Bolivia enfrenta la amenaza de un nuevo tipo de monopolio: no uno basado en grandes corporaciones extranjeras, sino en estructuras nacionales que han aprendido a operar con absoluta impunidad. Si se consolidan políticamente, los mecanismos de control y fiscalización podrían quedar completamente anulados, dejando al país en manos de un poder que no rinde cuentas a nadie.
El futuro: ¿reforma o colapso?
La expansión descontrolada del cooperativismo minero ha alcanzado un punto crítico, y si no se toman medidas inmediatas, el país podría encaminarse hacia un colapso irreversible. Las señales de alerta ya están encendidas: un sistema tributario injusto que favorece la evasión, una devastación ambiental sin precedentes y una estructura de poder que amenaza con absorber al propio Estado.
El dilema es claro: reforma o colapso. La única salida viable es una transformación radical del modelo cooperativista, estableciendo regulaciones estrictas, eliminando los privilegios desmedidos y garantizando una tributación justa. Es imperativo fortalecer los mecanismos de control, dotar de mayores recursos a las instituciones fiscalizadoras y cerrar los vacíos legales que han permitido que este sector opere al margen de la ley.

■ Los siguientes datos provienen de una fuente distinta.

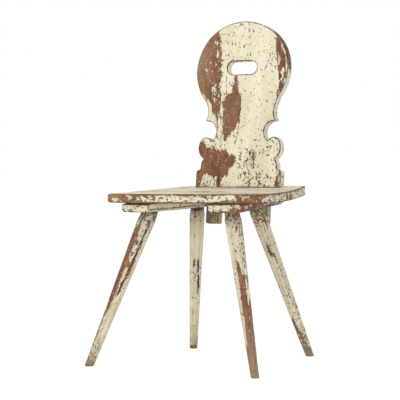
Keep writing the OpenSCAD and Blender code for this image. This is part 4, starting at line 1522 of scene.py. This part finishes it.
class CHAIR_OT_stage(bpy.types.Operator):
    """Set up the floor, the soft light and the camera"""
    bl_idname = "chair.stage"
    bl_label = "Stage"

    def execute(self, context):
        scene = context.scene
        stage = scene.chair_stage

        floor_mesh = bpy.data.meshes.new("floor")
        half = stage.floor_size / 2
        floor_mesh.from_pydata([(-half, -half, 0), (half, -half, 0), (half, half, 0),
                                (-half, half, 0)], [], [(0, 1, 2, 3)])
        floor = bpy.data.objects.new("floor", floor_mesh)
        scene.collection.objects.link(floor)
        floor.location.z = CAD_BOX[0][2]
        floor_mesh.materials.append(self.pale_floor())

        self.backdrop(scene)
        self.lamp(scene, "key", (-2.6, -3.4, 3.4), size=2.6, power=76)
        self.lamp(scene, "fill", (3.6, -3.4, 0.1), size=2.4, power=76)

        camera = bpy.data.objects.new("camera", bpy.data.cameras.new("camera"))
        scene.collection.objects.link(camera)
        across = math.cos(stage.elevation)
        camera.location = LOOK_AT + stage.distance * Vector((
            math.sin(stage.azimuth) * across, -math.cos(stage.azimuth) * across,
            math.sin(stage.elevation)))
        aim(camera, LOOK_AT)
        camera.data.sensor_width = 36
        camera.data.lens = stage.lens
        camera.data.shift_x, camera.data.shift_y = CAMERA_SHIFT
        camera.data.clip_end = 100
        scene.camera = camera
        scene.view_settings.view_transform = "Standard"
        return {"FINISHED"}

    def lamp(self, scene, name, offset, size, power):
        """A square soft lamp, aimed at the chair from an offset, with its width and watts."""
        data = bpy.data.lights.new(name, "AREA")
        data.size = size
        data.energy = power
        lamp = bpy.data.objects.new(name, data)
        scene.collection.objects.link(lamp)
        lamp.location = LOOK_AT + Vector(offset)
        aim(lamp, LOOK_AT)

    def seen(self, nodes, links):
        """1 for rays that show the backdrop: straight from the camera, mirrored or through."""
        path = nodes.new("ShaderNodeLightPath")
        total = path.outputs["Is Camera Ray"]
        for other in ("Is Glossy Ray", "Is Transmission Ray"):
            add = nodes.new("ShaderNodeMath")
            add.operation = "ADD"
            add.use_clamp = True
            links.new(total, add.inputs[0])
            links.new(path.outputs[other], add.inputs[1])
            total = add.outputs[0]
        return total

    def pale_floor(self):
        """A floor that is matt to the chair, and a glow with a faint shadow to the camera."""
        material = bpy.data.materials.new("floor")
        material.use_nodes = True
        nodes, links = material.node_tree.nodes, material.node_tree.links
        nodes.clear()
        matt = nodes.new("ShaderNodeBsdfDiffuse")
        matt.inputs["Color"].default_value = (0.86, 0.85, 0.83, 1)
        faint = nodes.new("ShaderNodeBsdfDiffuse")
        faint.inputs["Color"].default_value = SHADED_FLOOR
        glow = nodes.new("ShaderNodeEmission")
        glow.inputs["Strength"].default_value = FLOOR_GLOW
        both = nodes.new("ShaderNodeAddShader")
        mix = nodes.new("ShaderNodeMixShader")
        out = nodes.new("ShaderNodeOutputMaterial")
        links.new(faint.outputs[0], both.inputs[0])
        links.new(glow.outputs[0], both.inputs[1])
        links.new(self.seen(nodes, links), mix.inputs[0])
        links.new(matt.outputs[0], mix.inputs[1])
        links.new(both.outputs[0], mix.inputs[2])
        links.new(mix.outputs[0], out.inputs[0])
        return material

    def backdrop(self, scene):
        """A world that lights softly and shows as plain white."""
        world = bpy.data.worlds.new("studio")
        world.use_nodes = True
        scene.world = world
        nodes, links = world.node_tree.nodes, world.node_tree.links
        nodes.clear()
        light = nodes.new("ShaderNodeBackground")
        light.inputs["Color"].default_value = (1, 1, 1, 1)
        light.inputs["Strength"].default_value = SKY_LIGHT
        white = nodes.new("ShaderNodeBackground")
        white.inputs["Color"].default_value = (1, 1, 1, 1)
        white.inputs["Strength"].default_value = 1.0
        mix = nodes.new("ShaderNodeMixShader")
        out = nodes.new("ShaderNodeOutputWorld")
        links.new(self.seen(nodes, links), mix.inputs[0])
        links.new(light.outputs[0], mix.inputs[1])
        links.new(white.outputs[0], mix.inputs[2])
        links.new(mix.outputs[0], out.inputs[0])


class CHAIR_PT_panel(bpy.types.Panel):
    """Lists the chair's pieces, sizes and colours"""
    bl_idname = "CHAIR_PT_panel"
    bl_label = "Peeling plank chair"
    bl_space_type = "VIEW_3D"
    bl_region_type = "UI"
    bl_category = "Chair"

    def draw(self, context):
        for operator in OPERATORS:
            self.layout.operator(operator.bl_idname)
        for name in GROUPS:
            box = self.layout.box()
            group = getattr(context.scene, name)
            for key in type(group).__annotations__:
                box.prop(group, key)


GROUPS = {
    "chair_seat": ChairSeatSizes,
    "chair_battens": ChairBattenSizes,
    "chair_legs": ChairLegSizes,
    "chair_back": ChairBackSizes,
    "chair_finish": ChairFinish,
    "chair_stage": ChairStage,
}
OPERATORS = (CHAIR_OT_stage, CHAIR_OT_seat, CHAIR_OT_battens, CHAIR_OT_legs, CHAIR_OT_back,
             CHAIR_OT_tenons, CHAIR_OT_pegs)


def register():
    for cls in (*GROUPS.values(), *OPERATORS, CHAIR_PT_panel):
        bpy.utils.register_class(cls)
    for name, cls in GROUPS.items():
        setattr(bpy.types.Scene, name, PointerProperty(type=cls))


def unregister():
    for name in GROUPS:
        delattr(bpy.types.Scene, name)
    for cls in (CHAIR_PT_panel, *OPERATORS[::-1], *list(GROUPS.values())[::-1]):
        bpy.utils.unregister_class(cls)


def main():
    """Builds the stage and every piece in order."""
    register()
    bpy.ops.chair.stage()
    bpy.ops.chair.seat()
    bpy.ops.chair.battens()
    bpy.ops.chair.legs()
    bpy.ops.chair.back()
    bpy.ops.chair.tenons()
    bpy.ops.chair.pegs()


if __name__ == "__main__":
    main()
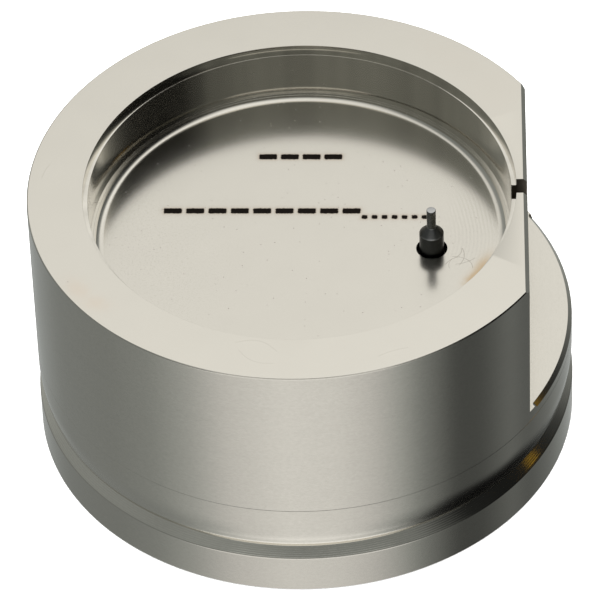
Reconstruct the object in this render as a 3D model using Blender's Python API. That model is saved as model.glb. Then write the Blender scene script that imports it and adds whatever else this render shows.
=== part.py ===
"""Watch movement holder: a turned steel cup on a turned base, with a stem-release pin.

Origin: centre of the underside. +Z is up, and +X points at the flat on the stem's side.
"""

import math

import bmesh
import bpy

MM = 0.001

# Whole holder
RADIUS = 16.5 * MM
HEIGHT = 17.7 * MM
SEAM_Z = 6.70 * MM
SEAM_GAP = 0.06 * MM
LARGE_SEGMENTS = 96
SMALL_SEGMENTS = 32

# Recess for the movement, with depths from the top face
SEAT_RADIUS = 13.1 * MM
SEAT_DEPTH = 0.5 * MM
BORE_RADIUS = 12.8 * MM
LEDGE_DEPTH = 3.65 * MM
LEDGE_INNER_RADIUS = 12.44 * MM
FLOOR_DEPTH = 3.83 * MM
FLOOR_FILLET = 0.6 * MM
RIM_CHAMFER = 0.12 * MM

# Flat, shelf and slot on the stem's side
FLAT_X = 13.75 * MM
FLAT_CHAMFER = 0.25 * MM
SHELF_Z = 7.5 * MM
SHELF_CHAMFER = 0.25 * MM
SHELF_CHAMFER_HALF_ANGLE = math.radians(30.5)
SLOT_WIDTH = 1.22 * MM
SLOT_DEPTH = 2.3 * MM

# Base: foot ring, catch groove above it, and the rounded lip over the groove
FOOT_CHAMFER = 0.18 * MM
FOOT_TOP_Z = 2.65 * MM
FOOT_EDGE = 0.11 * MM
LIP_Z = 4.05 * MM
LIP_RADIUS = 1.1 * MM

# Stem-release pin and the screw that carries it
PIN_X = 7.94 * MM
PIN_Y = -1.3 * MM
PIN_RADIUS = 0.74 * MM
PIN_BODY_HEIGHT = 1.31 * MM
PIN_CONE_HEIGHT = 1.77 * MM
PIN_TIP_HEIGHT = 3.15 * MM
PIN_TIP_RADIUS = 0.28 * MM
PIN_TIP_BREAK = 0.04 * MM
PIN_HOLE_RADIUS = 0.78 * MM
PIN_MOUTH_RADIUS = 0.95 * MM
PIN_MOUTH_DEPTH = 0.6 * MM
FLANGE_RADIUS = 1.6 * MM
FLANGE_Z = 4.35 * MM
FLANGE_THICKNESS = 0.8 * MM
FLANGE_BORE_RADIUS = 1.66 * MM
FLANGE_BORE_TOP = 5.7 * MM
GRUB_RADIUS = 2.0 * MM
GRUB_LENGTH = 3.5 * MM
GRUB_TOP = 4.3 * MM
GRUB_CHAMFER = 0.25 * MM
GRUB_HEX_RADIUS = 1.15 * MM
GRUB_HEX_DEPTH = 1.8 * MM
GRUB_HOLE_RADIUS = 2.05 * MM
GRUB_HOLE_TOP = 4.8 * MM

# Cap screws that hold the cup on the base
SCREW_COUNT = 3
SCREW_CIRCLE = 9.5 * MM
SCREW_FIRST_ANGLE = math.radians(60)
SCREW_RADIUS = 1.5 * MM
SCREW_HEAD_RADIUS = 2.75 * MM
SCREW_HEAD_HEIGHT = 3.0 * MM
SCREW_HEAD_Z = 0.35 * MM
SCREW_CHAMFER = 0.25 * MM
SCREW_LENGTH = 8.0 * MM
SCREW_HEX_RADIUS = 1.44 * MM
SCREW_HEX_DEPTH = 1.5 * MM
SCREW_CLEAR_RADIUS = 1.7 * MM
SCREW_TAPPED_RADIUS = 1.56 * MM
SCREW_TAPPED_TOP = 12.0 * MM
COUNTERBORE_RADIUS = 3.0 * MM
COUNTERBORE_TOP = 3.4 * MM

# Dowel pins that keep cup and base in line
DOWEL_ANGLES = (math.radians(122), math.radians(242))
DOWEL_CIRCLE = 9.5 * MM
DOWEL_RADIUS = 1.0 * MM
DOWEL_CHAMFER = 0.15 * MM
DOWEL_BOTTOM = 3.7 * MM
DOWEL_TOP = 9.7 * MM
DOWEL_HOLE_RADIUS = 1.04 * MM
DOWEL_HOLE_END_GAP = 0.1 * MM

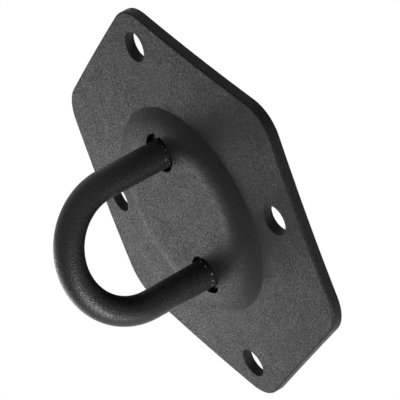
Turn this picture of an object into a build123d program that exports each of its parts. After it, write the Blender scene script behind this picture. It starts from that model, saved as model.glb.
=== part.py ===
"""Exercise wall anchor: a pressed hexagonal wall plate that carries a welded U-shaped loop of bent rod.

Frame: the plate's flat back lies in the XZ plane at Y = 0, against the wall. The loop stands out towards -Y,
+Z is up, and the origin is the centre of the back face. Millimetres.
"""
import os
from math import atan2, tan

from build123d import *

# Wall plate: a hexagon with a corner up and a corner down
ACROSS_CORNERS = 145.0
CORNER_RADIUS = 14.0
SHEET = 3.5
RIM_BREAK = 0.5

# Round boss, pressed forward out of the middle of the same sheet; its radii are at the sharp corners of the bends
BOSS_FOOT_RADIUS = 39.2
BOSS_TOP_RADIUS = 33.2
BOSS_HEIGHT = 6.0
FOOT_BEND = 5.0
SHOULDER_BEND = 10.0
FLAT_MARGIN = 5.0

# Screw holes: one near the top and bottom corners, one near each side
SCREW_HOLE = 10.2
UPRIGHT_SPACING = 116.6
LEVEL_SPACING = 99.0
HOLE_BREAK = 0.35

# Loop: one straight rod bent into a U
ROD = 10.2
LEG_SPACING = 44.0
LOOP_REACH = 59.0
ROD_END_GAP = 2.0
ROD_END_CHAMFER = 0.8

# Holes in the boss for the rod, and the weld beads behind them
ROD_HOLE = 13.6
ROD_HOLE_BREAK = 0.2
WELD_ON_BOSS = 2.8
WELD_ON_ROD = 3.2
WELD_ROOT = 1.2
WELD_CROWN = 0.5

LEG = LEG_SPACING / 2
BEND_START = LOOP_REACH - ROD / 2 - LEG
BOSS_FACE = SHEET + BOSS_HEIGHT
BOSS_ROOF = BOSS_HEIGHT
LEG_SIDES = {"upper": 1, "lower": -1}
SCREW_PLACES = [
    (0, UPRIGHT_SPACING / 2),
    (0, -UPRIGHT_SPACING / 2),
    (LEVEL_SPACING / 2, 0),
    (-LEVEL_SPACING / 2, 0),
]

# Each piece is drawn lying on its back, X to the right, Y up the wall and Z out of it, and then stood on the wall
ON_WALL = Plane(origin=(0, 0, 0), x_dir=(1, 0, 0), z_dir=(0, -1, 0)).location


def circles(solid, radius, height):
    """The round edges of one radius that lie at one height above the wall."""
    rings = solid.edges().filter_by(GeomType.CIRCLE)
    rings = rings.filter_by(lambda edge: abs(edge.radius - radius) < 0.01)
    return rings.filter_by(lambda edge: abs(edge.arc_center.Z - height) < 0.01)


def pressed_middle():
    """The boss and a ring of flat round it: the sheet steps outwards through two bends at one thickness."""
    slope = atan2(BOSS_HEIGHT, BOSS_FOOT_RADIUS - BOSS_TOP_RADIUS)
    skin_shift = SHEET * tan(slope / 2)
    flat_end = BOSS_FOOT_RADIUS + FLAT_MARGIN
    front = [(flat_end, SHEET), (BOSS_FOOT_RADIUS, SHEET), (BOSS_TOP_RADIUS, BOSS_FACE), (0, BOSS_FACE)]
    roof_edge = (BOSS_TOP_RADIUS - skin_shift, BOSS_ROOF)
    back_edge = (BOSS_FOOT_RADIUS - skin_shift, 0)
    back = [(0, BOSS_ROOF), roof_edge, back_edge, (flat_end, 0)]
    with BuildPart() as middle:
        with BuildSketch(Plane.XZ):
            with BuildLine():
                FilletPolyline(*front, radius=[FOOT_BEND, SHOULDER_BEND])
                Line(front[-1], back[0])
                FilletPolyline(*back, radius=[SHOULDER_BEND - SHEET, FOOT_BEND + SHEET])
                Line(back[-1], front[0])
            make_face()
        revolve(axis=Axis.Z)
    return middle.part


def make_base_plate():
    """Blank the hexagon, punch the screw holes, press the boss, punch the rod holes, and break the front edges."""
    flat_end = BOSS_FOOT_RADIUS + FLAT_MARGIN
    with BuildPart() as plate:
        with BuildSketch():
            outline = RegularPolygon(ACROSS_CORNERS / 2, 6, rotation=30)
            fillet(outline.vertices(), CORNER_RADIUS)
        extrude(amount=SHEET)
        rim = plate.faces().sort_by(Axis.Z)[-1].edges()
        chamfer(rim, RIM_BREAK)
        with Locations(*SCREW_PLACES):
            Cylinder(SCREW_HOLE / 2, SHEET, align=(Align.CENTER, Align.CENTER, Align.MIN), mode=Mode.SUBTRACT)
        chamfer(circles(plate.part, SCREW_HOLE / 2, SHEET), HOLE_BREAK)
        Cylinder(flat_end, SHEET, align=(Align.CENTER, Align.CENTER, Align.MIN), mode=Mode.SUBTRACT)
        add(pressed_middle())
        with Locations((0, LEG, BOSS_ROOF), (0, -LEG, BOSS_ROOF)):
            Cylinder(ROD_HOLE / 2, SHEET, align=(Align.CENTER, Align.CENTER, Align.MIN), mode=Mode.SUBTRACT)
        chamfer(circles(plate.part, ROD_HOLE / 2, BOSS_FACE), ROD_HOLE_BREAK)
    return plate.part


def make_loop():
    """One rod: a straight leg, a half turn round the eye and the other leg, with its end edges chamfered."""
    with BuildPart() as loop:
        with BuildLine() as route:
            Line((0, LEG, ROD_END_GAP), (0, LEG, BEND_START))
            ThreePointArc((0, LEG, BEND_START), (0, 0, BEND_START + LEG), (0, -LEG, BEND_START))
            Line((0, -LEG, BEND_START), (0, -LEG, ROD_END_GAP))
        with BuildSketch(Plane(origin=(0, LEG, ROD_END_GAP), z_dir=(0, 0, 1))):
            Circle(ROD / 2)
        sweep(path=route.wires()[0])
        chamfer(circles(loop.part, ROD / 2, ROD_END_GAP), ROD_END_CHAMFER)
    return loop.part


def make_weld(side, plate):
    """The fillet bead round one rod end: it fills the back of the gap and spreads on the rod and the boss's roof."""
    rod_wall = ROD / 2
    hole_wall = ROD_HOLE / 2
    toe = (hole_wall + WELD_ON_BOSS, BOSS_ROOF)
    tip = (rod_wall, BOSS_ROOF - WELD_ON_ROD)
    crown = ((toe[0] + tip[0]) / 2 + WELD_CROWN, (toe[1] + tip[1]) / 2 - WELD_CROWN)
    root = BOSS_ROOF + WELD_ROOT
    with BuildPart() as weld:
        with BuildSketch(Plane.XZ):
            with BuildLine():
                Polyline(tip, (rod_wall, root), (hole_wall, root), (hole_wall, BOSS_ROOF), toe, crown, close=True)
            make_face()
        revolve(axis=Axis.Z)
    return Pos(0, side * LEG, 0) * weld.part - plate


base_plate = make_base_plate()
pieces = {"base_plate": base_plate, "loop": make_loop()}
for name, side in LEG_SIDES.items():
    pieces[name + "_weld"] = make_weld(side, base_plate)

os.makedirs("parts", exist_ok=True)
for name, piece in pieces.items():
    export_step(ON_WALL * piece, f"parts/{name}.step")
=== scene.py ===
from math import acos, cos, pi, radians

import bmesh
import bpy
import numpy as np
from mathutils import Matrix, Vector


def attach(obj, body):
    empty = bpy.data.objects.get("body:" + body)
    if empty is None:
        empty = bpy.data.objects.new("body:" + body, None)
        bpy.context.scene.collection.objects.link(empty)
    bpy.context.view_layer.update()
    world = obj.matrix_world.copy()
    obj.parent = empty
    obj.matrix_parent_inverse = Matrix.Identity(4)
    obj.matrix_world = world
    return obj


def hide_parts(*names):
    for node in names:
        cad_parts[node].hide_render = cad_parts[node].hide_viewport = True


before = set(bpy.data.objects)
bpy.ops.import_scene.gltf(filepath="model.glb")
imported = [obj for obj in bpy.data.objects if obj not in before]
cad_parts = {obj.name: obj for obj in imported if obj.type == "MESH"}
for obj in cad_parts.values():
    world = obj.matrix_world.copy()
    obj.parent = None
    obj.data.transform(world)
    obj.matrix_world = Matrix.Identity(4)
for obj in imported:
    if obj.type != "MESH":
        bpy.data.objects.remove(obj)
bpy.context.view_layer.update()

# Base plate
# One sheet of steel, blanked as a hexagon, punched, and pressed forward to a round boss. The pressing
# dishes the flange too, so its corners touch the wall and the boss's foot stands off it. Black powder,
# sprayed on and melted, gives the plate a fine sandy skin.
ACROSS_CORNERS = 0.145
CORNER_RADIUS = 0.014
SHEET = 0.0035
FLANGE_RISE = 0.0021
BOSS_FOOT_RADIUS = 0.0374
BOSS_TOP_RADIUS = 0.0318
BOSS_FACE = 0.0095
FOOT_BEND = 0.0009
SHOULDER_BEND = 0.019
SCREW_HOLE = 0.0102
UPRIGHT_SPACING = 0.1166
LEVEL_SPACING = 0.099
ROD_HOLE = 0.0136
ROD_HOLE_SPACING = 0.045
RIM_BREAK = 0.0006
HOLE_BREAK = 0.0004
PAST_CORNER = 0.005
LAST_CIRCLE = 0.0443
COLUMNS = 360
BOSS_RINGS = 24
FOOT_RINGS = 8
FLANGE_RINGS = 24
BEND_POINTS = 13
EDGE_POINTS = 5
SHARP_ANGLE = radians(50)
PLATE_COAT = (0.0065, 0.0063, 0.0068)
PLATE_ROUGHNESS = 0.5
PLATE_SHINE = 0.09
PLATE_MOTTLE = 0.4
PLATE_GRAIN_DEPTH = 0.00019
GRAIN_SIZE = 0.0006
GRAIN_TONE = 2.3
GRAIN_DETAIL = 2.5
GRAIN_ROUGHNESS = 0.6
MOTTLE_SIZE = 0.006
MOTTLE_DETAIL = 3.0
NOISE_TURN = (0.6, 0.4, 0.9)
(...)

Sin una reforma profunda, Bolivia se encamina a un escenario sombrío: crisis fiscal, mayor desigualdad, destrucción ambiental y el fortalecimiento de redes de corrupción y crimen organizado. La impunidad con la que han operado las cooperativas hasta ahora es insostenible, y la responsabilidad recae sobre el gobierno y la sociedad en su conjunto. La pregunta no es si habrá consecuencias, sino cuándo alcanzarán un punto de no retorno.
La historia ha demostrado que cuando los intereses privados capturan el aparato estatal, las naciones colapsan bajo el peso de la corrupción y la codicia. Bolivia aún tiene la oportunidad de revertir este camino, pero el tiempo se agota. La decisión es clara: actuar con firmeza o permitir que el país se hunda en las garras de un poder sin control.